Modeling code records
<<<<

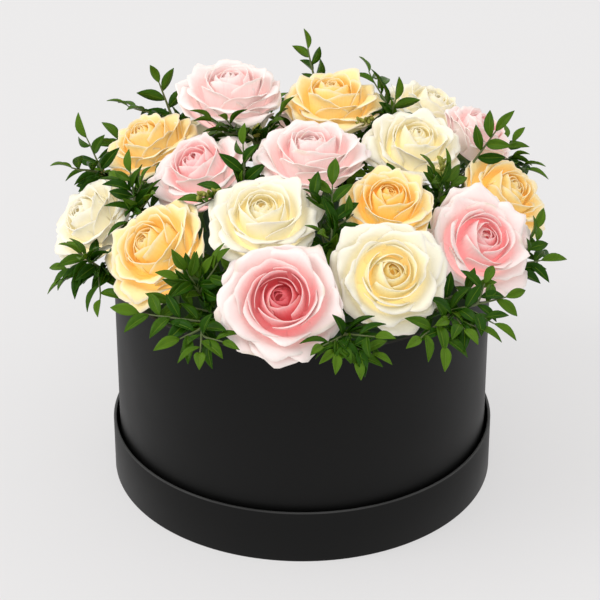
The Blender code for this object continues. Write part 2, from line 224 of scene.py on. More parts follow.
ROSES = (
    Rose(1, "pink", (-48, 74, 250), 38, 5, 270, 0.8, 20, -0.6),
    Rose(2, "peach", (20, 77, 243), 35, 6, 265, 0.5, 140, -0.35),
    Rose(3, "white", (92, 104, 222), 33, 26, 5, 0.6, 80, -0.5),
    Rose(4, "pink", (124, 62, 222), 28, 36, 2, 0.7, 200, -0.4),
    Rose(5, "peach", (-109, 74, 212), 34, 24, 195, 0.3, 300, -0.35),
    Rose(6, "pink", (-71, 2, 225), 34, 28, 220, 0.5, 40, -0.3),
    Rose(7, "pink", (6, -6, 240), 38, 8, 270, 1.0, 90, -0.6),
    Rose(8, "white", (76, 28, 231), 34, 20, 295, 0.5, 250, -0.35),
    Rose(9, "peach", (141, 21, 196), 34, 42, 332, 0.5, 10, -0.4),
    Rose(10, "white", (-146, -1, 189), 33, 46, 202, 0.45, 170, -0.65),
    Rose(11, "peach", (-99, -65, 200), 37, 42, 218, 0.5, 60, -0.3),
    Rose(12, "white", (-25, -68, 225), 36, 22, 262, 0.7, 330, -0.35),
    Rose(13, "peach", (55, -47, 225), 31, 22, 278, 0.4, 110, 0.05),
    Rose(14, "pink", (117, -47, 194), 37, 46, 300, 0.8, 220, -0.15),
    Rose(15, "pink", (-13, -130, 196), 39, 46, 266, 1.0, 0, 0.38),
    Rose(16, "white", (55, -107, 201), 36, 50, 282, 0.8, 150, 0.1),
    Rose(17, "pink", (11, 136, 198), 32, 46, 86, 0.8, 70, -0.1),
    Rose(18, "white", (-54, 128, 204), 32, 42, 108, 0.5, 260, -0.4),
)


@dataclass(frozen=True)
class Spray:
    """A leafy branch: how many shoots branch again, then its fork, tips and bud clusters in millimetres."""

    name: str
    branching: int
    fork: tuple
    tips: tuple
    buds: tuple = ()


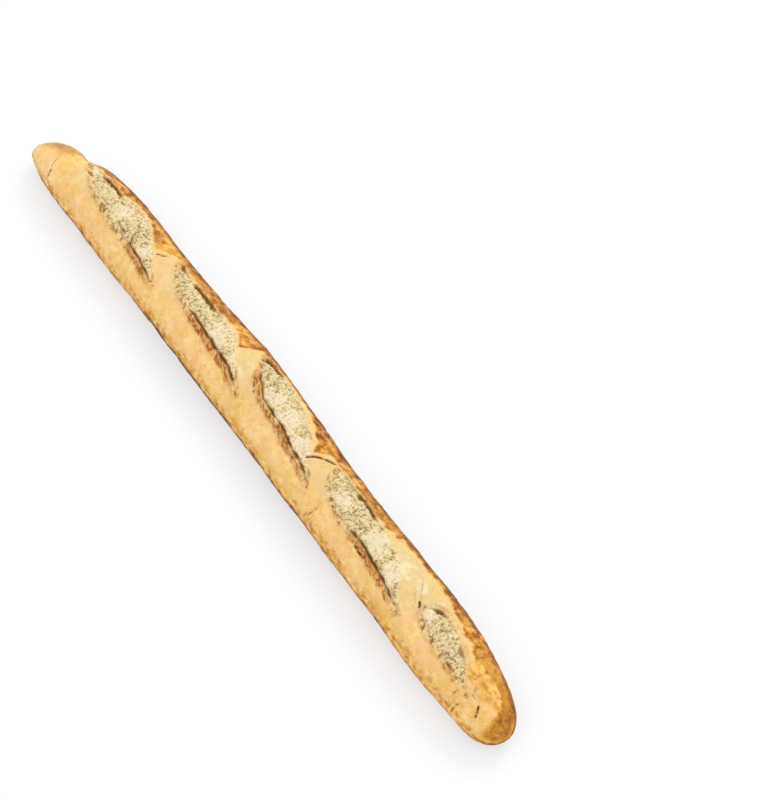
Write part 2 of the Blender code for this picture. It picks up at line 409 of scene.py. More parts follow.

>>>>

Locate the word "Write" in the entries, and copy every line where it is found.

The Blender code for this object continues. Write part 2, from line 224 of scene.py on. More parts follow.
Write part 2 of the Blender code for this picture. It picks up at line 409 of scene.py. More parts follow.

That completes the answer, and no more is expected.